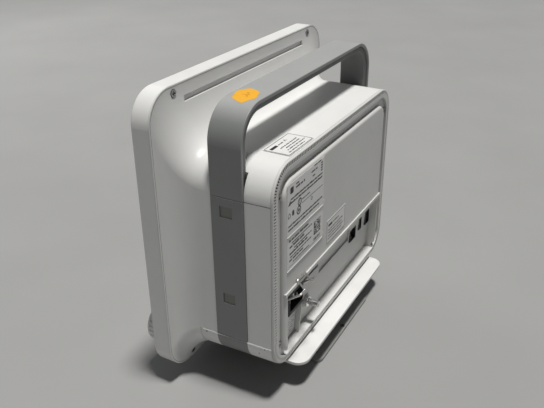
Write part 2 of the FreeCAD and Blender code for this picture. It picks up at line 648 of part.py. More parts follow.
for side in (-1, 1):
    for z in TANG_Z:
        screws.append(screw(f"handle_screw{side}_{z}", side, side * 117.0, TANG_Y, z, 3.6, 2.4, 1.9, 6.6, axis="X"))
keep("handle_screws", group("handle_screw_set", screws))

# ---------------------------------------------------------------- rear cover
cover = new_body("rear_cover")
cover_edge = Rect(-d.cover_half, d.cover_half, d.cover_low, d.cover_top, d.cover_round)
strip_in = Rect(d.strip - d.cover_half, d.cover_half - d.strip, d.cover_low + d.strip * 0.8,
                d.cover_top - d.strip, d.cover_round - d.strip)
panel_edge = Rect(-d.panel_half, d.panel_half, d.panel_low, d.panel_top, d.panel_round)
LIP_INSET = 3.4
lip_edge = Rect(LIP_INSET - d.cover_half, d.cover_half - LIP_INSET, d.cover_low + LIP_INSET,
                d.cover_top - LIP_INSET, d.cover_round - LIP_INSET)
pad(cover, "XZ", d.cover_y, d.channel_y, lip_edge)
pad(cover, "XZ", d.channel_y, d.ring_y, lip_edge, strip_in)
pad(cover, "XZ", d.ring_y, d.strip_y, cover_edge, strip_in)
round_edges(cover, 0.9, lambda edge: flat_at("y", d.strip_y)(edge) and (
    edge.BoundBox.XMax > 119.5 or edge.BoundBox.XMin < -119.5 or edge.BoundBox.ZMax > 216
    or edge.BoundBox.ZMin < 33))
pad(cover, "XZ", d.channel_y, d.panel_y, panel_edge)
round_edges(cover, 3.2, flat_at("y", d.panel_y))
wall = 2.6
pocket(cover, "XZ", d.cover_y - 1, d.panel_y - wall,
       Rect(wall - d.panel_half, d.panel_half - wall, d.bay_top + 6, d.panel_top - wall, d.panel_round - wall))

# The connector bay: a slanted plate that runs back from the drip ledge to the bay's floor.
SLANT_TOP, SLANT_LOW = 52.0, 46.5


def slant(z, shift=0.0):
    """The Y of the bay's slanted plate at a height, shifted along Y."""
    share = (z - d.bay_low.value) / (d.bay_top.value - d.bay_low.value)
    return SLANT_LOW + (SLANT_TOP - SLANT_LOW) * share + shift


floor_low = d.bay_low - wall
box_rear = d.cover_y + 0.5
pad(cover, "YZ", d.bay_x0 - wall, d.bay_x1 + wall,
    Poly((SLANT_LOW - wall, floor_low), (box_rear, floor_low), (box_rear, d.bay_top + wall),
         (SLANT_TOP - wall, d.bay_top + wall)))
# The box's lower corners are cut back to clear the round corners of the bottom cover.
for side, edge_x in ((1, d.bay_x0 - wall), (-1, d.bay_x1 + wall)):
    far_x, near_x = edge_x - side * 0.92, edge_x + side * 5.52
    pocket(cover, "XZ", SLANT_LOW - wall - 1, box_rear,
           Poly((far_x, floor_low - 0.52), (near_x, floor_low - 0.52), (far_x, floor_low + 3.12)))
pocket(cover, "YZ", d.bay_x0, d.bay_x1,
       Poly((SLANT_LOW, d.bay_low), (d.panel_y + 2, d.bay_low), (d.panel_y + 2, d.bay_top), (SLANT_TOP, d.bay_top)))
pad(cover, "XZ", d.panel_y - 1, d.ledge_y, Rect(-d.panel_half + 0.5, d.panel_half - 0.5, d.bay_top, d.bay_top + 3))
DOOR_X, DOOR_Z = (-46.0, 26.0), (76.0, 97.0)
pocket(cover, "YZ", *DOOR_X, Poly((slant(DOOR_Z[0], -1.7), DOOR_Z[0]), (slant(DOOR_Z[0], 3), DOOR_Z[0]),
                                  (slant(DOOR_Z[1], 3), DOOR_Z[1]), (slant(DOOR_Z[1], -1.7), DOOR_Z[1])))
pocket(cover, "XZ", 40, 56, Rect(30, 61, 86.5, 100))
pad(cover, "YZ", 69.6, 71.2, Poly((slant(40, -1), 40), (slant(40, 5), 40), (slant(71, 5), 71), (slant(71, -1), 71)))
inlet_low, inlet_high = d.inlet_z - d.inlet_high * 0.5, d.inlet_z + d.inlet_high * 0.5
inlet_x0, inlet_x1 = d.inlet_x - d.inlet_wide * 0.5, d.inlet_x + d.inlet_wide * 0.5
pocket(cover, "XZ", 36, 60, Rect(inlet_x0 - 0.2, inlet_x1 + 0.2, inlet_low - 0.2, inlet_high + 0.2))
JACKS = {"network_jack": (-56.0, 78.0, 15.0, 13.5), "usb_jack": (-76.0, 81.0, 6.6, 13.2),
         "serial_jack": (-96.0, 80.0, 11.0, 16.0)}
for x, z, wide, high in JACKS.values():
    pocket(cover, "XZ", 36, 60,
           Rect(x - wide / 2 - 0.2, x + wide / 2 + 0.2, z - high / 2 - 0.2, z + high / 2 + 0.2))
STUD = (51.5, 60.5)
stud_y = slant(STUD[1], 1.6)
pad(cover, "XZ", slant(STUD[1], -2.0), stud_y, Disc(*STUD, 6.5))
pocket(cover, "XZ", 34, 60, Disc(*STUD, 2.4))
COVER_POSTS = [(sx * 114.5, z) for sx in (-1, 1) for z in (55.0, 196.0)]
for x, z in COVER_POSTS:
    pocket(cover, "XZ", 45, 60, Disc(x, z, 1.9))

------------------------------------

■ TASK DIRECTIONS:
Set down the listing above in full, please, exactly as it appears.

■ ANSWER TO THE EXERCISE:
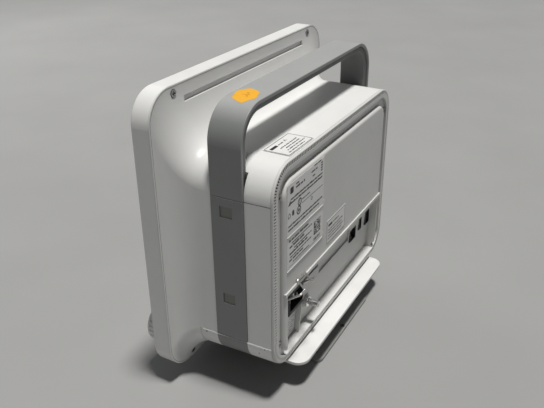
Write part 2 of the FreeCAD and Blender code for this picture. It picks up at line 648 of part.py. More parts follow.
for side in (-1, 1):
    for z in TANG_Z:
        screws.append(screw(f"handle_screw{side}_{z}", side, side * 117.0, TANG_Y, z, 3.6, 2.4, 1.9, 6.6, axis="X"))
keep("handle_screws", group("handle_screw_set", screws))

# ---------------------------------------------------------------- rear cover
cover = new_body("rear_cover")
cover_edge = Rect(-d.cover_half, d.cover_half, d.cover_low, d.cover_top, d.cover_round)
strip_in = Rect(d.strip - d.cover_half, d.cover_half - d.strip, d.cover_low + d.strip * 0.8,
                d.cover_top - d.strip, d.cover_round - d.strip)
panel_edge = Rect(-d.panel_half, d.panel_half, d.panel_low, d.panel_top, d.panel_round)
LIP_INSET = 3.4
lip_edge = Rect(LIP_INSET - d.cover_half, d.cover_half - LIP_INSET, d.cover_low + LIP_INSET,
                d.cover_top - LIP_INSET, d.cover_round - LIP_INSET)
pad(cover, "XZ", d.cover_y, d.channel_y, lip_edge)
pad(cover, "XZ", d.channel_y, d.ring_y, lip_edge, strip_in)
pad(cover, "XZ", d.ring_y, d.strip_y, cover_edge, strip_in)
round_edges(cover, 0.9, lambda edge: flat_at("y", d.strip_y)(edge) and (
    edge.BoundBox.XMax > 119.5 or edge.BoundBox.XMin < -119.5 or edge.BoundBox.ZMax > 216
    or edge.BoundBox.ZMin < 33))
pad(cover, "XZ", d.channel_y, d.panel_y, panel_edge)
round_edges(cover, 3.2, flat_at("y", d.panel_y))
wall = 2.6
pocket(cover, "XZ", d.cover_y - 1, d.panel_y - wall,
       Rect(wall - d.panel_half, d.panel_half - wall, d.bay_top + 6, d.panel_top - wall, d.panel_round - wall))

# The connector bay: a slanted plate that runs back from the drip ledge to the bay's floor.
SLANT_TOP, SLANT_LOW = 52.0, 46.5


def slant(z, shift=0.0):
    """The Y of the bay's slanted plate at a height, shifted along Y."""
    share = (z - d.bay_low.value) / (d.bay_top.value - d.bay_low.value)
    return SLANT_LOW + (SLANT_TOP - SLANT_LOW) * share + shift


floor_low = d.bay_low - wall
box_rear = d.cover_y + 0.5
pad(cover, "YZ", d.bay_x0 - wall, d.bay_x1 + wall,
    Poly((SLANT_LOW - wall, floor_low), (box_rear, floor_low), (box_rear, d.bay_top + wall),
         (SLANT_TOP - wall, d.bay_top + wall)))
# The box's lower corners are cut back to clear the round corners of the bottom cover.
for side, edge_x in ((1, d.bay_x0 - wall), (-1, d.bay_x1 + wall)):
    far_x, near_x = edge_x - side * 0.92, edge_x + side * 5.52
    pocket(cover, "XZ", SLANT_LOW - wall - 1, box_rear,
           Poly((far_x, floor_low - 0.52), (near_x, floor_low - 0.52), (far_x, floor_low + 3.12)))
pocket(cover, "YZ", d.bay_x0, d.bay_x1,
       Poly((SLANT_LOW, d.bay_low), (d.panel_y + 2, d.bay_low), (d.panel_y + 2, d.bay_top), (SLANT_TOP, d.bay_top)))
pad(cover, "XZ", d.panel_y - 1, d.ledge_y, Rect(-d.panel_half + 0.5, d.panel_half - 0.5, d.bay_top, d.bay_top + 3))
DOOR_X, DOOR_Z = (-46.0, 26.0), (76.0, 97.0)
pocket(cover, "YZ", *DOOR_X, Poly((slant(DOOR_Z[0], -1.7), DOOR_Z[0]), (slant(DOOR_Z[0], 3), DOOR_Z[0]),
                                  (slant(DOOR_Z[1], 3), DOOR_Z[1]), (slant(DOOR_Z[1], -1.7), DOOR_Z[1])))
pocket(cover, "XZ", 40, 56, Rect(30, 61, 86.5, 100))
pad(cover, "YZ", 69.6, 71.2, Poly((slant(40, -1), 40), (slant(40, 5), 40), (slant(71, 5), 71), (slant(71, -1), 71)))
inlet_low, inlet_high = d.inlet_z - d.inlet_high * 0.5, d.inlet_z + d.inlet_high * 0.5
inlet_x0, inlet_x1 = d.inlet_x - d.inlet_wide * 0.5, d.inlet_x + d.inlet_wide * 0.5
pocket(cover, "XZ", 36, 60, Rect(inlet_x0 - 0.2, inlet_x1 + 0.2, inlet_low - 0.2, inlet_high + 0.2))
JACKS = {"network_jack": (-56.0, 78.0, 15.0, 13.5), "usb_jack": (-76.0, 81.0, 6.6, 13.2),
         "serial_jack": (-96.0, 80.0, 11.0, 16.0)}
for x, z, wide, high in JACKS.values():
    pocket(cover, "XZ", 36, 60,
           Rect(x - wide / 2 - 0.2, x + wide / 2 + 0.2, z - high / 2 - 0.2, z + high / 2 + 0.2))
STUD = (51.5, 60.5)
stud_y = slant(STUD[1], 1.6)
pad(cover, "XZ", slant(STUD[1], -2.0), stud_y, Disc(*STUD, 6.5))
pocket(cover, "XZ", 34, 60, Disc(*STUD, 2.4))
COVER_POSTS = [(sx * 114.5, z) for sx in (-1, 1) for z in (55.0, 196.0)]
for x, z in COVER_POSTS:
    pocket(cover, "XZ", 45, 60, Disc(x, z, 1.9))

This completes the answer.